# Antenna amplifier



## LekaLeka (Mar 5, 2009)

Any recommendations on an antenna amplifier or booster that works well with the Bolt?


----------



## jrtroo (Feb 4, 2008)

Why do you think you need this? I ask as many look to these when they have a bad signal, and boosting a bad signal gets a stronger bad signal, a frustrating experience.


----------



## JoeKustra (Dec 7, 2012)

See: OTA Bolt issues


----------



## LekaLeka (Mar 5, 2009)

jrtroo said:


> Why do you think you need this? I ask as many look to these when they have a bad signal, and boosting a bad signal gets a stronger bad signal, a frustrating experience.


In most cases ota on a bolt requires this. I loose channels when I connect my antenna onto the Bolt. Confirmed with Tivo that this is what I need.


----------



## Saturn_V (Jun 2, 2007)

Antenna Amplifiers don't really improve your reception. They help reduce signal loss over longer runs of cable ( > 6 ft) and/or reducing loss through signal splitters.

Try relocating your antenna, get it as high as you can. The higher it's mounted, the better it works. Mine is mounted on the upper corner of a window facing the broadcast towers- there's an amp- but the run is 12 ft and it splits to a Roamio and HD HomeRun network tuner.


----------



## LekaLeka (Mar 5, 2009)

I have spoken to Tivo and they said I need an amplifier or signal booster. Thus is due to the design of the Bolt. I loose channels when connected straight to the Bolt and not to the tv.


----------



## jrtroo (Feb 4, 2008)

Unless the run has a lot of splitters or is of a great distance, I'm skeptical about this helping. I suppose if your connectors are leaking signal that it could also help. I'd go for a better antenna location first, then the connectors next, and cable last.

How far is the run from the antenna to the bolt?

I'm thinking the csr script may have suggestedthis for a cable installation.

Good luck.


----------



## tapokata (Apr 26, 2017)

A pre-amplifier located by the antenna will help to make up for signal loss due to long coax runs, multiple splitters, or other insertions that can bleed off the signal strength before it arrives at the tuner. It's helpful if the signals are borderline, but may not be necessary at your location. 

Before you decide that an amplifier is needed, run a TVfool.com report for your address, and look at the column for the noise margins for the stations you are trying to tune in- anything below 20 dB may benefit from the use of a preamp. A noise margin greater than 60dB will likely be overpowered by the use of a preamplifier.

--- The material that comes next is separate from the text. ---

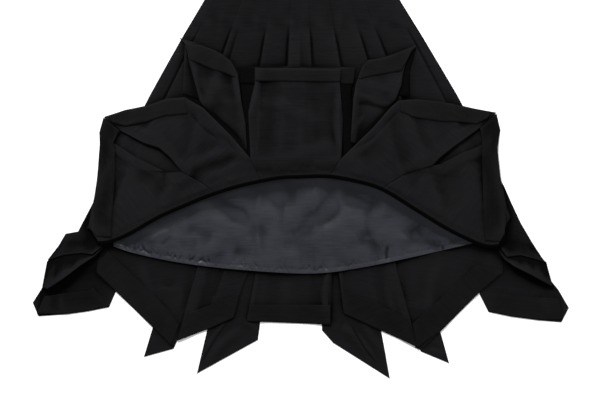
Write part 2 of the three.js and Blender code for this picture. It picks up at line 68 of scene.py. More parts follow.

You can review and estimate the amount of signal loss at your location by making a few notes and creating a coax insertion loss budget. Make a list, starting with the antenna. Add the average gain for the antenna on channel (that should be in the antenna specs). That can vary by channel and antenna design, but an average is a good starting point. That will be a positive dB value. From here on out, everything else is a loss from that number. Subtract 2.5 db for the balun- that's the connection for the matching transformer that converts the twin downloads from the antenna to coax. List any filters or straight (non-split) connectors in the path from the antenna to the Bolt. A rule of thumb is to subtract 1 dB for any filter (lightning arrestor, LTE filter, etc) for any filter where the insertion loss is not known. Subtract another 0.5 db loss for each straight connector, or wall jack. Estimate the total cable length from the antenna to the Bolt- for every 10 feet, subtract 0.6 dB. For each splitter that the line passes through, you'll need to account for the insertion loss for the input-and-output connection on the splitter. A two way splitter will lose about 3.8 dB per port. A three way splitter will lose about 6 dB per port. A four way splitter will lose about 8 dB per port. You're only subtracting for the lead from the antenna to the Bolt, not the other ports. Tally the losses, which will be slightly reduced by the antenna gain, and that will give you an insertion loss budget. Subtract another 10 dB for any unknown variables as a safety margin. Now, compare that net number to the Noise Margin number for the TV Fool report. If you have a loss budget of -25 dB, anything with a noise margin of 25dB or below will likely not be tunable without a preamp. 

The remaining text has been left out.